Required task: Everything from the line containing "sizes = make_sheet(document)" to the line containing "bpy.data.objects.remove(obj)", both lines included, must be copied exactly; nothing else should be.

Stored data:
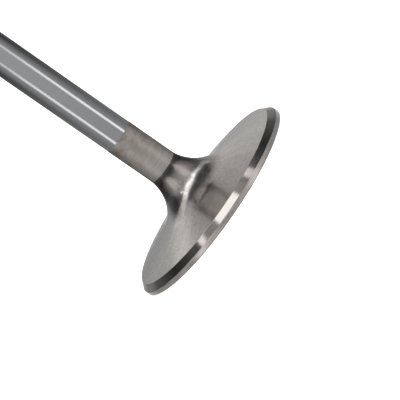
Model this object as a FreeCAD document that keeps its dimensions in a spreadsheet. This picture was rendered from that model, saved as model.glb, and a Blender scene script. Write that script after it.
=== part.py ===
"""Engine intake valve with one keeper groove, forged and ground from a single piece of steel.

Millimetres. +Z runs up the stem. The origin is the centre of the flat combustion face,
so the valve stands on its head, as it does on a bench.
"""
import FreeCAD, Part
import math
import os

import Sketcher

# Driving dimensions: name, value in millimetres or degrees, what it measures
SIZES = [
    ("overall_length", 124.74, "combustion face to the ground tip"),
    ("head_diameter", 52.83, "outside of the margin"),
    ("margin_height", 1.29, "upright rim between the face and the seat"),
    ("face_edge_break", 0.15, "chamfer round the combustion face"),
    ("seat_angle", 45.0, "slope of the ground seat from the plane of the head"),
    ("seat_width", 2.06, "ground seat, measured along its slope"),
    ("underhead_angle", 12.0, "slope of the back of the head from its plane"),
    ("neck_radius", 10.4, "fillet from the back of the head into the stem"),
    ("stem_diameter", 8.674, "ground stem that runs in the guide"),
    ("keeper_land", 6.35, "ground tip to the keeper groove"),
    ("keeper_groove_width", 3.05, "height of the square keeper groove"),
    ("keeper_groove_depth", 0.75, "depth of the keeper groove below the stem"),
    ("keeper_corner_radius", 0.35, "fillet in both corners of the keeper groove"),
    ("tip_chamfer", 0.8, "chamfer round the ground tip"),
]

# Ends of a sketch edge, and the sketch's own origin
START, END = 1, 2
SKETCH_ORIGIN, ORIGIN_POINT = -1, 1

FULL_TURN = 360
MATCH = 1e-4


def make_sheet(doc):
    """Write the driving dimensions to a spreadsheet, with one alias for each."""
    sheet = doc.addObject("Spreadsheet::Sheet", "sizes")
    sheet.Label = "sizes"
    for row, (name, value, note) in enumerate(SIZES, start=1):
        sheet.set(f"A{row}", name)
        sheet.set(f"B{row}", str(value))
        sheet.set(f"C{row}", note)
        sheet.setAlias(f"B{row}", name)
    doc.recompute()
    return sheet


def origin_item(body, role):
    """One of the body's own origin planes or axes."""
    return next(item for item in body.Origin.OriginFeatures if item.Role == role)


def add_sketch(body, name):
    """Empty sketch on the body's upright plane: x is the radius, y is the height."""
    sketch = body.newObject("Sketcher::SketchObject", name)
    sketch.AttachmentSupport = [(origin_item(body, "XZ_Plane"), "")]
    sketch.MapMode = "FlatFace"
    return sketch


def add_line(sketch, start, end):
    """Straight edge between two (radius, height) points."""
    line = Part.LineSegment(FreeCAD.Vector(*start, 0), FreeCAD.Vector(*end, 0))
    return sketch.addGeometry(line, False)


def constrain(sketch, kind, *where):
    """Add a constraint that has no size of its own."""
    sketch.addConstraint(Sketcher.Constraint(kind, *where))


def drive(sketch, name, expression, kind, *where):
    """Add a named dimension and bind it to the sheet."""
    index = sketch.addConstraint(Sketcher.Constraint(kind, *where))
    sketch.renameConstraint(index, name)
    sketch.setExpression(f"Constraints.{name}", expression)


def draw_valve_outline(sketch, sheet):
    """Half section of the valve: face, margin, seat, back of the head, neck fillet, stem, tip."""
    head_radius = sheet.head_diameter / 2
    stem_radius = sheet.stem_diameter / 2
    seat_angle = math.radians(sheet.seat_angle)
    back_angle = math.radians(sheet.underhead_angle)

    # Corners worked out from the sizes, so that the outline starts close to its solved form
    seat_inner = (
        head_radius - sheet.seat_width * math.cos(seat_angle),
        sheet.margin_height + sheet.seat_width * math.sin(seat_angle),
    )
    neck_centre_radius = stem_radius + sheet.neck_radius
    neck_foot_radius = neck_centre_radius - sheet.neck_radius * math.sin(back_angle)
    neck_foot_height = seat_inner[1] + (seat_inner[0] - neck_foot_radius) * math.tan(back_angle)
    neck_top_height = neck_foot_height + sheet.neck_radius * math.cos(back_angle)
    neck_foot = (neck_foot_radius, neck_foot_height)
    neck_top = (stem_radius, neck_top_height)

    axis_bottom = (0, 0)
    axis_top = (0, sheet.overall_length)
    tip_corner = (stem_radius, sheet.overall_length)
    face_corner = (head_radius, 0)
    margin_top = (head_radius, sheet.margin_height)

    face = add_line(sketch, axis_bottom, face_corner)
    margin = add_line(sketch, face_corner, margin_top)
    seat = add_line(sketch, margin_top, seat_inner)
    back = add_line(sketch, seat_inner, neck_foot)
    neck_circle = Part.Circle(
        FreeCAD.Vector(neck_centre_radius, neck_top_height, 0),
        FreeCAD.Vector(0, 0, 1),
        sheet.neck_radius,
    )
    neck = sketch.addGeometry(Part.ArcOfCircle(neck_circle, math.pi, 1.5 * math.pi - back_angle), False)
    stem = add_line(sketch, neck_top, tip_corner)
    tip = add_line(sketch, tip_corner, axis_top)
    axis = add_line(sketch, axis_top, axis_bottom)

    constrain(sketch, "Coincident", face, START, SKETCH_ORIGIN, ORIGIN_POINT)
    constrain(sketch, "Coincident", face, END, margin, START)
    constrain(sketch, "Coincident", margin, END, seat, START)
    constrain(sketch, "Coincident", seat, END, back, START)
    constrain(sketch, "Tangent", back, END, neck, END)
    constrain(sketch, "Tangent", neck, START, stem, START)
    constrain(sketch, "Coincident", stem, END, tip, START)
    constrain(sketch, "Coincident", tip, END, axis, START)
    constrain(sketch, "Coincident", axis, END, face, START)
    for level in (face, tip):
        constrain(sketch, "Horizontal", level)
    for upright in (margin, stem, axis):
        constrain(sketch, "Vertical", upright)

    drive(sketch, "head_radius", "<<sizes>>.head_diameter / 2", "Distance", face, head_radius)
    drive(sketch, "margin_height", "<<sizes>>.margin_height", "Distance", margin, sheet.margin_height)
    drive(sketch, "seat_width", "<<sizes>>.seat_width", "Distance", seat, sheet.seat_width)
    drive(sketch, "seat_slope", "180 - <<sizes>>.seat_angle", "Angle", seat, math.pi - seat_angle)
    drive(sketch, "back_slope", "180 - <<sizes>>.underhead_angle", "Angle", back, math.pi - back_angle)
    drive(sketch, "neck_radius", "<<sizes>>.neck_radius", "Radius", neck, sheet.neck_radius)
    drive(sketch, "stem_radius", "<<sizes>>.stem_diameter / 2", "Distance", tip, stem_radius)
    drive(sketch, "length", "<<sizes>>.overall_length", "Distance", axis, sheet.overall_length)


def draw_keeper_groove(sketch, sheet):
    """Section of the keeper groove; it runs as far outside the stem as it cuts into it."""
    stem_radius = sheet.stem_diameter / 2
    inner = stem_radius - sheet.keeper_groove_depth
    outer = stem_radius + sheet.keeper_groove_depth
    top = sheet.overall_length - sheet.keeper_land
    bottom = top - sheet.keeper_groove_width

    lower_wall = add_line(sketch, (inner, bottom), (outer, bottom))
    open_side = add_line(sketch, (outer, bottom), (outer, top))
    upper_wall = add_line(sketch, (outer, top), (inner, top))
    root = add_line(sketch, (inner, top), (inner, bottom))

    edges = (lower_wall, open_side, upper_wall, root)
    for edge, following in zip(edges, edges[1:] + edges[:1]):
        constrain(sketch, "Coincident", edge, END, following, START)
    for level in (lower_wall, upper_wall):
        constrain(sketch, "Horizontal", level)
    for upright in (open_side, root):
        constrain(sketch, "Vertical", upright)

    drive(sketch, "groove_width", "<<sizes>>.keeper_groove_width", "Distance", root, top - bottom)
    drive(sketch, "cutter_reach", "2 * <<sizes>>.keeper_groove_depth", "Distance", upper_wall, outer - inner)
    drive(
        sketch, "root_radius", "<<sizes>>.stem_diameter / 2 - <<sizes>>.keeper_groove_depth",
        "DistanceX", SKETCH_ORIGIN, ORIGIN_POINT, root, START, inner,
    )
    drive(
        sketch, "groove_top", "<<sizes>>.overall_length - <<sizes>>.keeper_land",
        "DistanceY", SKETCH_ORIGIN, ORIGIN_POINT, root, START, top,
    )


def turned_edge(feature, radius, height):
    """Name of the feature's circular edge that has this radius and lies at this height."""
    for number, edge in enumerate(feature.Shape.Edges, start=1):
        if not isinstance(edge.Curve, Part.Circle):
            continue
        at_radius = math.isclose(edge.Curve.Radius, radius, abs_tol=MATCH)
        at_height = math.isclose(edge.Curve.Center.z, height, abs_tol=MATCH)
        if at_radius and at_height:
            return f"Edge{number}"
    raise RuntimeError(f"{feature.Name} has no edge of radius {radius} at height {height}")


def turn(doc, body, kind, name, sketch):
    """Full turn of a sketch about the stem's axis: a Revolution adds it, a Groove cuts it."""
    feature = body.newObject(kind, name)
    feature.Profile = sketch
    feature.ReferenceAxis = (origin_item(body, "Z_Axis"), [""])
    feature.Angle = FULL_TURN
    doc.recompute()
    return feature


def dress(doc, body, kind, name, size_property, size_name, edges):
    """Fillet or chamfer some edges of the body, with the size bound to the sheet."""
    base = body.Tip
    feature = body.newObject(kind, name)
    feature.Base = (base, edges)
    feature.setExpression(size_property, f"<<sizes>>.{size_name}")
    doc.recompute()
    return feature


def make_valve(doc, sheet):
    """Blank with its head, then the keeper groove, its corners and the broken edges."""
    body = doc.addObject("PartDesign::Body", "engine_valve")
    body.Label = "engine_valve"
    stem_radius = sheet.stem_diameter / 2
    groove_root = stem_radius - sheet.keeper_groove_depth
    groove_top = sheet.overall_length - sheet.keeper_land
    groove_bottom = groove_top - sheet.keeper_groove_width

    outline = add_sketch(body, "valve_outline")
    draw_valve_outline(outline, sheet)
    blank = turn(doc, body, "PartDesign::Revolution", "forged_blank", outline)

    groove_section = add_sketch(body, "keeper_groove_section")
    draw_keeper_groove(groove_section, sheet)
    groove = turn(doc, body, "PartDesign::Groove", "keeper_groove", groove_section)
    if groove.Shape.Volume >= blank.Shape.Volume:
        raise RuntimeError("the keeper groove removed nothing")

    corners = [turned_edge(groove, groove_root, height) for height in (groove_bottom, groove_top)]
    dress(doc, body, "PartDesign::Fillet", "keeper_corners", "Radius", "keeper_corner_radius", corners)

    tip_edge = turned_edge(body.Tip, stem_radius, sheet.overall_length)
    dress(doc, body, "PartDesign::Chamfer", "tip_chamfer", "Size", "tip_chamfer", [tip_edge])

    face_edge = turned_edge(body.Tip, sheet.head_diameter / 2, 0)
    dress(doc, body, "PartDesign::Chamfer", "face_edge", "Size", "face_edge_break", [face_edge])
    return body


def check(doc, parts):
    """Stop if any feature failed, or if a part isn't one sound solid."""
    for item in doc.Objects:
        if "Invalid" in item.State or "Error" in item.State:
            raise RuntimeError(f"{item.Name} failed: {item.State}")
    for part in parts:
        if part.Shape.isNull() or not part.Shape.isValid():
            raise RuntimeError(f"{part.Label} has no valid shape")
        if len(part.Shape.Solids) != 1:
            raise RuntimeError(f"{part.Label} has {len(part.Shape.Solids)} solids")


def export(parts):
    """Write each part to its own STEP file, named by its label."""
    os.makedirs("parts", exist_ok=True)
    for part in parts:
        part.Shape.exportStep(f"parts/{part.Label}.step")
        box = part.Shape.BoundBox
        size = f"{box.XLength:.2f} x {box.YLength:.2f} x {box.ZLength:.2f} mm"
        print(f"{part.Label}: {size}, {part.Shape.Volume:.1f} mm3, {len(part.Shape.Faces)} faces")


document = FreeCAD.newDocument("engine_valve_model")
sizes = make_sheet(document)
valve = make_valve(document, sizes)
document.recompute()
check(document, [valve])
export([valve])
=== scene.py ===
import math

import bmesh
import bpy
from mathutils import Matrix, Vector


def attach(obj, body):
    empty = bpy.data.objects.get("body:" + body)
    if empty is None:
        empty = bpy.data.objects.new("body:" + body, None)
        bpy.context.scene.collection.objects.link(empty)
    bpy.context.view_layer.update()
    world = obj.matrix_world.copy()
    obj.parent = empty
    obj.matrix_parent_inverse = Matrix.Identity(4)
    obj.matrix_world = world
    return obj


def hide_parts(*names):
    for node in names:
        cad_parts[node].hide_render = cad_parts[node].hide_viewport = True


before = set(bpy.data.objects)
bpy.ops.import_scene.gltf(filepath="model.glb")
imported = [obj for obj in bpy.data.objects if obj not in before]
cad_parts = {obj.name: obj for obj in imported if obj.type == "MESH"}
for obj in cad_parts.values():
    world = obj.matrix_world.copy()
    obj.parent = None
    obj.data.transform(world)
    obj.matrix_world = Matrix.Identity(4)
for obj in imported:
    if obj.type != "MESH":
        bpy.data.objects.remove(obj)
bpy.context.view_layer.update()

MM = 0.001

# Camera. A long lens looks at the head from 11.6 degrees above the bench, and is rolled so
# that the stem leaves the picture at its upper left. The last four sizes are in pixels of
# the picture, and set the head's size and place in it.
CAMERA_ELEVATION = math.radians(11.6)
CAMERA_ROLL = math.radians(55.26)
CAMERA_DISTANCE = 660.4 * MM
SENSOR_WIDTH = 36.0
HEAD_RADIUS = 26.415 * MM
HEAD_RADIUS_IN_PICTURE = 111.92
HEAD_RIGHT_OF_MIDDLE = 13.04
HEAD_BELOW_MIDDLE = 2.18
PICTURE_WIDTH = 400

level_right = Vector((1, 0, 0))
level_up = Vector((0, math.sin(CAMERA_ELEVATION), math.cos(CAMERA_ELEVATION)))
towards_camera = Vector((0, -math.cos(CAMERA_ELEVATION), math.sin(CAMERA_ELEVATION)))
picture_right = math.cos(CAMERA_ROLL) * level_right - math.sin(CAMERA_ROLL) * level_up
picture_up = math.sin(CAMERA_ROLL) * level_right + math.cos(CAMERA_ROLL) * level_up
pixel = HEAD_RADIUS / HEAD_RADIUS_IN_PICTURE

camera_data = bpy.data.cameras.new("camera")
camera_data.sensor_width = SENSOR_WIDTH
camera_data.lens = CAMERA_DISTANCE / pixel / PICTURE_WIDTH * SENSOR_WIDTH
camera = bpy.data.objects.new("camera", camera_data)
bpy.context.scene.collection.objects.link(camera)
camera.matrix_world = Matrix.LocRotScale(
    towards_camera * CAMERA_DISTANCE
    - picture_right * HEAD_RIGHT_OF_MIDDLE * pixel
    + picture_up * HEAD_BELOW_MIDDLE * pixel,
    Matrix((picture_right, picture_up, towards_camera)).transposed(),
    None,
)
bpy.context.scene.camera = camera
bpy.context.scene.view_settings.view_transform = "Standard"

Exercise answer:
sizes = make_sheet(document)
valve = make_valve(document, sizes)
document.recompute()
check(document, [valve])
export([valve])
=== scene.py ===
import math

import bmesh
import bpy
from mathutils import Matrix, Vector


def attach(obj, body):
    empty = bpy.data.objects.get("body:" + body)
    if empty is None:
        empty = bpy.data.objects.new("body:" + body, None)
        bpy.context.scene.collection.objects.link(empty)
    bpy.context.view_layer.update()
    world = obj.matrix_world.copy()
    obj.parent = empty
    obj.matrix_parent_inverse = Matrix.Identity(4)
    obj.matrix_world = world
    return obj


def hide_parts(*names):
    for node in names:
        cad_parts[node].hide_render = cad_parts[node].hide_viewport = True


before = set(bpy.data.objects)
bpy.ops.import_scene.gltf(filepath="model.glb")
imported = [obj for obj in bpy.data.objects if obj not in before]
cad_parts = {obj.name: obj for obj in imported if obj.type == "MESH"}
for obj in cad_parts.values():
    world = obj.matrix_world.copy()
    obj.parent = None
    obj.data.transform(world)
    obj.matrix_world = Matrix.Identity(4)
for obj in imported:
    if obj.type != "MESH":
        bpy.data.objects.remove(obj)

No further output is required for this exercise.